YOUR TASK => Reproduce each record below exactly as written.

DATA FOR PROCESSING =>
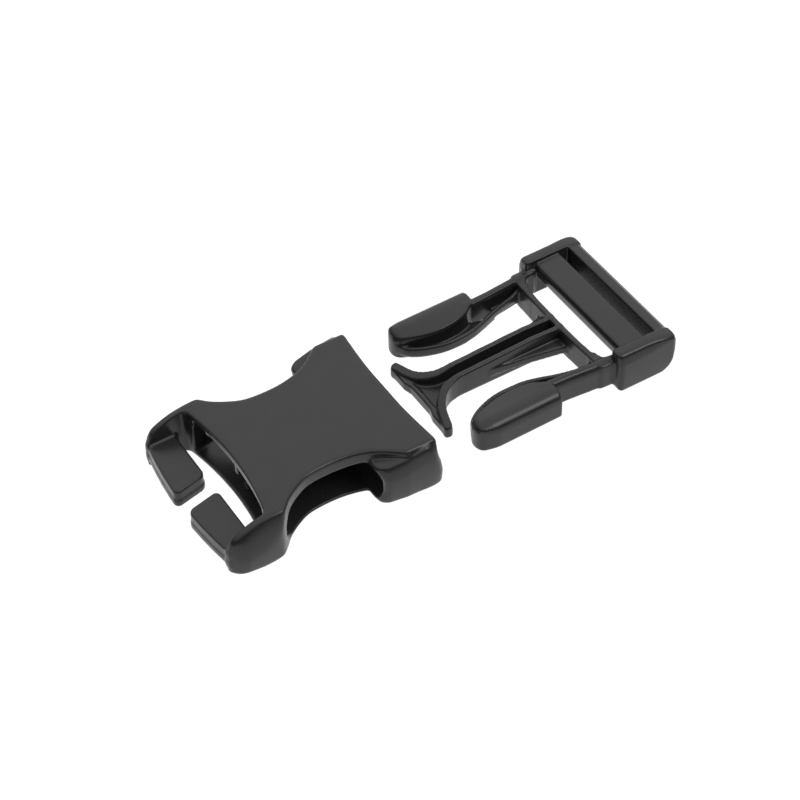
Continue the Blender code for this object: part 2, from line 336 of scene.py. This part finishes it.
def rail_field(space):
    """A side of the webbing frame, with a steep bank along its outer top edge."""
    x, z, side = space.x, space.z, space.side
    rear = arc((PLUG_REAR - 3.9, 3.7), (3.7, 3.7), -90, 0, 6)
    top = smooth([(PLUG_REAR, 5.0), (PLUG_REAR - 0.1, 7.2), (PLUG_REAR - 1.2, 8.4),
                  (PLUG_REAR - 5.2, RAIL_TOP), (PLUG_REAR - 8.6, RAIL_TOP), (RAIL_FRONT, RAIL_TOP)])
    front = [(RAIL_FRONT, 0.2), (RAIL_FRONT + 0.3, 0.0)]
    profile = inside(rear + top + front, x, z)
    drop = ramp(x, [(RAIL_FRONT, 2.0), (PLUG_REAR - 6.0, 1.8), (PLUG_REAR, 0.8)])
    wall = common(side - OUTER_Y + bulge(z), bank(side, z, OUTER_Y, RAIL_TOP, drop), 0.3)
    ends = np.maximum(RAIL_FRONT - x, x - PLUG_REAR)
    wall = common(common(wall, ends, 1.2), z - RAIL_TOP, 0.8)
    rail = common(common(profile, wall, 0.4), np.maximum(side - OUTER_Y + 0.2, -z), 2.0)
    return common(rail, SLOT_Y - side, 0.3)


def bar_fields(space):
    """The end bar, and the grip bar that the webbing turns over."""
    end = [(44.9, 1.8), (44.95, 4.2), (44.8, 6.6), (44.4, 7.7), (43.6, 8.3), (41.8, 8.4), (41.8, 1.4),
           (42.4, 0.8), (44.0, 0.8)]
    grip = [(39.7, FRAME_TOP - 0.4), (34.9, FRAME_TOP - 0.6), (34.6, FRAME_TOP - 1.0), (34.5, 6.8),
            (34.7, 5.3), (35.6, 3.8), (37.2, 2.2), (38.4, 1.0), (39.7, 1.0)]
    bars = union(inside(end, space.x, space.z), inside(grip, space.x, space.z))
    return common(bars + 0.15, space.side - SLOT_Y - 0.8) - 0.15


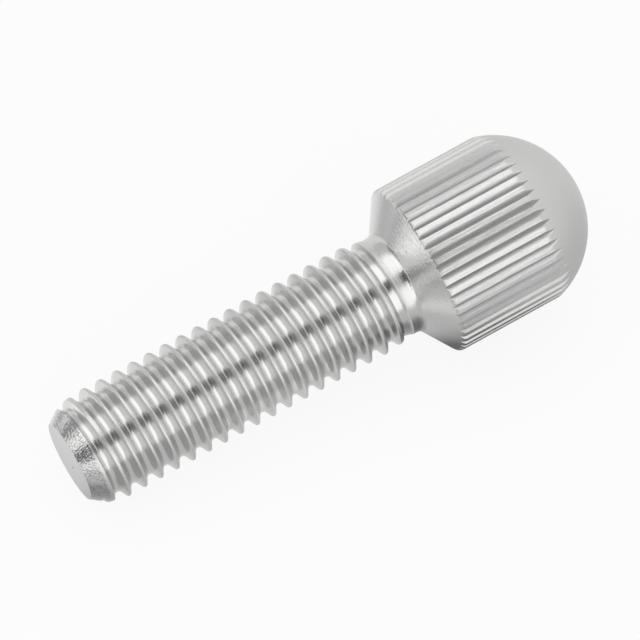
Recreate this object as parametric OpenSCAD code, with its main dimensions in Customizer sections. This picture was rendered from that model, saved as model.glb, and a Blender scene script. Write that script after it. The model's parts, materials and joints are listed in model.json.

SOLUTION FOR THIS EXERCISE =>
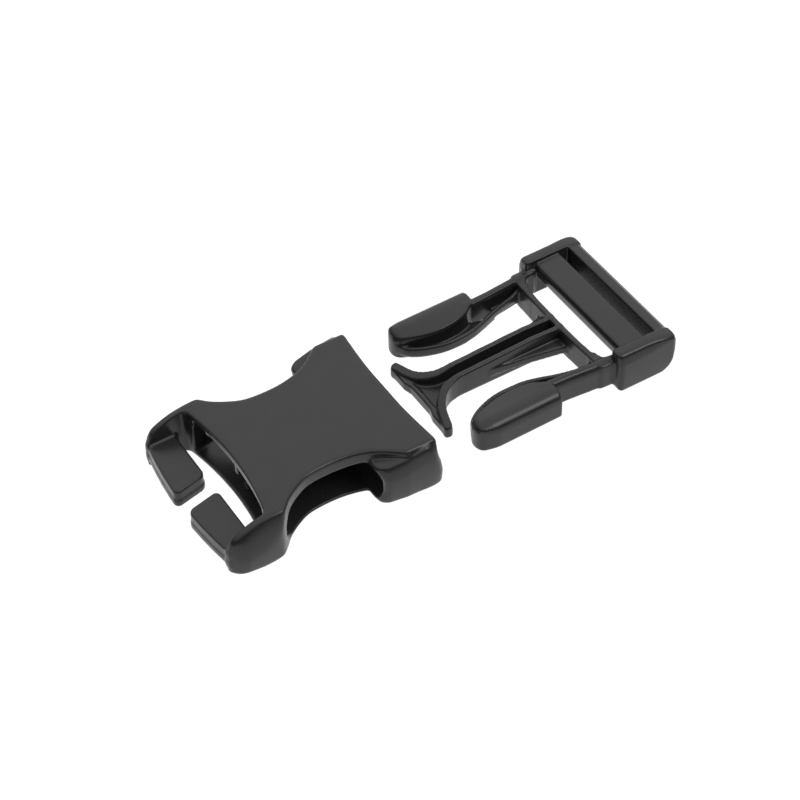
Continue the Blender code for this object: part 2, from line 336 of scene.py. This part finishes it.
def rail_field(space):
    """A side of the webbing frame, with a steep bank along its outer top edge."""
    x, z, side = space.x, space.z, space.side
    rear = arc((PLUG_REAR - 3.9, 3.7), (3.7, 3.7), -90, 0, 6)
    top = smooth([(PLUG_REAR, 5.0), (PLUG_REAR - 0.1, 7.2), (PLUG_REAR - 1.2, 8.4),
                  (PLUG_REAR - 5.2, RAIL_TOP), (PLUG_REAR - 8.6, RAIL_TOP), (RAIL_FRONT, RAIL_TOP)])
    front = [(RAIL_FRONT, 0.2), (RAIL_FRONT + 0.3, 0.0)]
    profile = inside(rear + top + front, x, z)
    drop = ramp(x, [(RAIL_FRONT, 2.0), (PLUG_REAR - 6.0, 1.8), (PLUG_REAR, 0.8)])
    wall = common(side - OUTER_Y + bulge(z), bank(side, z, OUTER_Y, RAIL_TOP, drop), 0.3)
    ends = np.maximum(RAIL_FRONT - x, x - PLUG_REAR)
    wall = common(common(wall, ends, 1.2), z - RAIL_TOP, 0.8)
    rail = common(common(profile, wall, 0.4), np.maximum(side - OUTER_Y + 0.2, -z), 2.0)
    return common(rail, SLOT_Y - side, 0.3)


def bar_fields(space):
    """The end bar, and the grip bar that the webbing turns over."""
    end = [(44.9, 1.8), (44.95, 4.2), (44.8, 6.6), (44.4, 7.7), (43.6, 8.3), (41.8, 8.4), (41.8, 1.4),
           (42.4, 0.8), (44.0, 0.8)]
    grip = [(39.7, FRAME_TOP - 0.4), (34.9, FRAME_TOP - 0.6), (34.6, FRAME_TOP - 1.0), (34.5, 6.8),
            (34.7, 5.3), (35.6, 3.8), (37.2, 2.2), (38.4, 1.0), (39.7, 1.0)]
    bars = union(inside(end, space.x, space.z), inside(grip, space.x, space.z))
    return common(bars + 0.15, space.side - SLOT_Y - 0.8) - 0.15


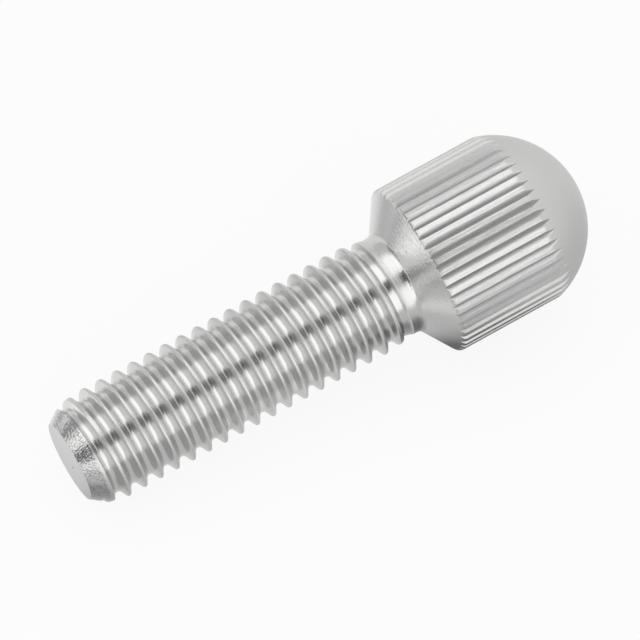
Recreate this object as parametric OpenSCAD code, with its main dimensions in Customizer sections. This picture was rendered from that model, saved as model.glb, and a Blender scene script. Write that script after it. The model's parts, materials and joints are listed in model.json.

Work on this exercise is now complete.